I watched a high school history teacher in Korea teach a lesson about making sense of the long-distant past. He broke his class into four-student groups, and had each one dream up a hypothetical country, any kind of civilization they wanted. They had to come up with a name and certain details of daily life. Clothing, food, modes of transportation, a language, technology. That sort of thing. When the students had their civilizations fully imagined, he gave each group a cheap ceramic flower pot and markers, had them draw scenes all over it depicting the life or important iconography of their hypothetical civilization.

Some flower pots, those belonging to the less inspired groups, looked just like cartoonish representations of 21st Century South Korea. Some were futuristic, depicted flying skateboards and breakdancers in space suits. Others portrayed girls in candy-striper outfits with ostentatious neon hairstyles and pets that looked like giant stuffed animals. Still others were battle-murals, historical warrior-kings leading armies to conquest.

When the pots were finished, the teacher collected them and stood them in three neat rows on his desk. He kept the last one in his hands, and held it above his head for the class to see.

He said something brief in Korean. His voice, for all its unintelligibility to me, was heavy with significance. He then drew two plastic supermarket bags from his pocket, unfolded them, and placed one inside of the other. Into this crucible he gingerly inserted the pot. He bent down, placing the bag-wrapped pot at his feet.

He lifted one foot, pointing to it with one finger, and addressed the class again in Korean. He brought his foot down on the pot with all his might, crushing it. Gasps and groans floated up from the groups of students, hanging in the air like smog. The teacher stamped on the broken pot seven times, then held up the now limp shapeless sack for the class to see.

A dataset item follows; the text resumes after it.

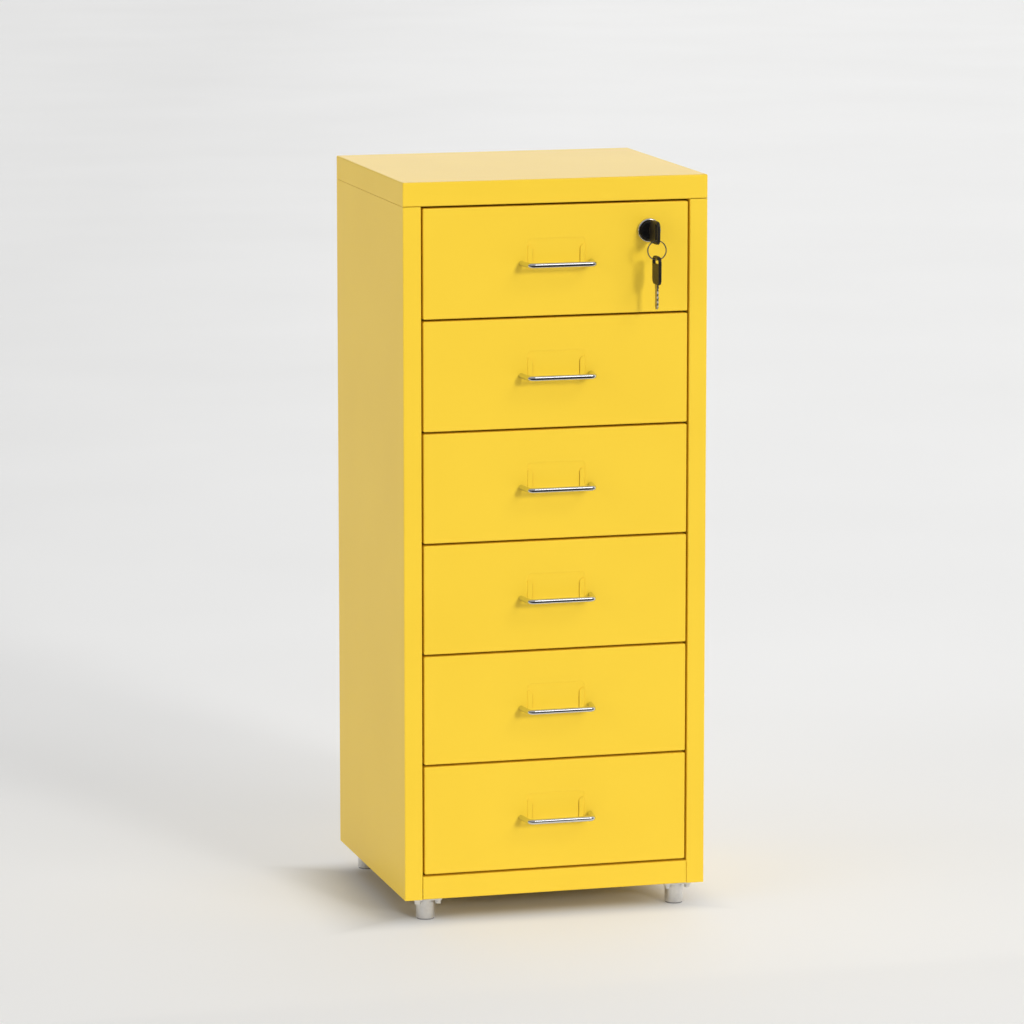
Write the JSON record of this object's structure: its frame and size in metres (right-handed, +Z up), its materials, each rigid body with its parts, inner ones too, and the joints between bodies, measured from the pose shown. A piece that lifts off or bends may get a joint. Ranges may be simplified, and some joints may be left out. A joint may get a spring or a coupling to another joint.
{
  "type": "metal drawer cabinet",
  "caption": "Narrow upright powder-coated sheet steel cabinet of equal shallow drawers with bar handles, card holders, a key lock in the top drawer and short round feet.",
  "frame": {"origin": "on the floor, halfway across the cabinet and halfway between its foremost and rearmost points", "axes": "+X to the right seen from the front, +Y from front to back, +Z up"},
  "size_m": [0.28, 0.288, 0.667],
  "materials": {
    "powder_coat": "semi-gloss powder coat",
    "zinc_steel": "zinc plated, satin",
    "chrome": "polished",
    "dark_plug": "black, satin",
    "black_plastic": "smooth black",
    "nickel": "nickel plated, satin",
    "pad_plastic": "matt grey"
  },
  "bodies": {
    "cabinet": {"left_side_panel": "powder_coat", "right_side_panel": "powder_coat", "top_panel": "powder_coat", "bottom_panel": "powder_coat", "back_panel": "powder_coat", "back_screws": "zinc_steel", "left_runners": "zinc_steel", "right_runners": "zinc_steel", "lock_strike": "powder_coat", "foot_nuts": "zinc_steel", "foot_screws": "zinc_steel", "foot_front_left": "zinc_steel", "foot_plate_front_left": "zinc_steel", "foot_pad_front_left": "pad_plastic", "foot_front_right": "zinc_steel", "foot_plate_front_right": "zinc_steel", "foot_pad_front_right": "pad_plastic", "foot_rear_left": "zinc_steel", "foot_plate_rear_left": "zinc_steel", "foot_pad_rear_left": "pad_plastic", "foot_rear_right": "zinc_steel", "foot_plate_rear_right": "zinc_steel", "foot_pad_rear_right": "pad_plastic"},
    "drawer_1": {"drawer_1_front": "powder_coat", "drawer_1_tray": "powder_coat", "drawer_1_handle": "chrome", "drawer_1_handle_screws": "zinc_steel", "lock_barrel": "chrome", "lock_nut": "zinc_steel"},
    "drawer_2": {"drawer_2_front": "powder_coat", "drawer_2_tray": "powder_coat", "drawer_2_handle": "chrome", "drawer_2_handle_screws": "zinc_steel"},
    "drawer_3": {"drawer_3_front": "powder_coat", "drawer_3_tray": "powder_coat", "drawer_3_handle": "chrome", "drawer_3_handle_screws": "zinc_steel"},
    "drawer_4": {"drawer_4_front": "powder_coat", "drawer_4_tray": "powder_coat", "drawer_4_handle": "chrome", "drawer_4_handle_screws": "zinc_steel"},
    "drawer_5": {"drawer_5_front": "powder_coat", "drawer_5_tray": "powder_coat", "drawer_5_handle": "chrome", "drawer_5_handle_screws": "zinc_steel"},
    "drawer_6": {"drawer_6_front": "powder_coat", "drawer_6_tray": "powder_coat", "drawer_6_handle": "chrome", "drawer_6_handle_screws": "zinc_steel"},
    "lock_core": {"lock_plug": "dark_plug", "lock_cam": "zinc_steel", "lock_cam_screw": "zinc_steel"},
    "key": {"key_blade": "nickel", "key_head": "black_plastic"},
    "key_ring_body": {"key_ring": "nickel"},
    "spare_key": {"spare_key_blade": "nickel", "spare_key_head": "black_plastic"}
  },
  "joints": [
    {"name": "drawer_1_slide", "type": "slide", "parent": "cabinet", "child": "drawer_1", "axis": [0, -1, 0], "range_m": [0, 0.2087]},
    {"name": "drawer_2_slide", "type": "slide", "parent": "cabinet", "child": "drawer_2", "axis": [0, -1, 0], "range_m": [0, 0.2087]},
    {"name": "drawer_3_slide", "type": "slide", "parent": "cabinet", "child": "drawer_3", "axis": [0, -1, 0], "range_m": [0, 0.2087]},
    {"name": "drawer_4_slide", "type": "slide", "parent": "cabinet", "child": "drawer_4", "axis": [0, -1, 0], "range_m": [0, 0.2087]},
    {"name": "drawer_5_slide", "type": "slide", "parent": "cabinet", "child": "drawer_5", "axis": [0, -1, 0], "range_m": [0, 0.2087]},
    {"name": "drawer_6_slide", "type": "slide", "parent": "cabinet", "child": "drawer_6", "axis": [0, -1, 0], "range_m": [0, 0.2087]},
    {"name": "lock_turn", "type": "hinge", "parent": "drawer_1", "child": "lock_core", "pos_m": [0.0852, -0.10805, 0.6188], "axis": [0, 1, 0], "range_deg": [0, 90]},
    {"name": "key_pull", "type": "slide", "parent": "lock_core", "child": "key", "axis": [0, -1, 0], "range_m": [0, 0.0201]},
    {"name": "ring_hang", "type": "hinge", "parent": "key", "child": "key_ring_body", "pos_m": [0.0851, -0.13365, 0.60965], "axis": [0, 1, 0], "range_deg": [-90, 0]},
    {"name": "spare_key_swing", "type": "hinge", "parent": "key_ring_body", "child": "spare_key", "pos_m": [0.0852, -0.13365, 0.5949], "axis": [1, 0, 0], "range_deg": [-70, 28]}
  ],
  "couplings": [
    {"joint": "ring_hang", "follows": "lock_turn", "ratio": -1}
  ]
}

He spoke again in Korean, this time in a voice hushed with the final word of a lesson, and then handed the bag of pot shards to the group nearest him. It was not the group that had made that particular pot.

He muttered something in Korean on his way back to his desk, feigning a limp and intense pain in his leg, and the class laughed with all the relief of nervous tension broken.

When he picked the second pot up, he repeated the speech in English. I can only suppose he did this for my benefit, though he didn’t look at me while he talked. The second delivery was bereft of much of its dramatic flourish.

“This,” he said, hefting the pot in his hand briefly, “is what humans leave behind.” He opened a drawer in his desk, revealing a stash of plastic shopping bags rolled and tied into small balls. He pulled two out and, as before, inserted the pot into them. “This,” he pulled a ball-peen hammer from the same drawer, “is time.”

He set the pot in its plastic sheath on his desk and took careful aim with the hammer. The rough shape of the pot as visible through the plastic crumpled instantly. In all its fragility, it gave the uncanny impression of shattering a split second before the hammer actually touched it. Like a magic trick. He struck it again and again until the bag in his hand had the consistency of a bag of cereal, and then he walked this bag over to another group.

“And this is what you write history from,” he said, handing it off to the students.

And God forbid, I think back now, there is a hole in the bag.

George: if you’re reading this, I need those originals.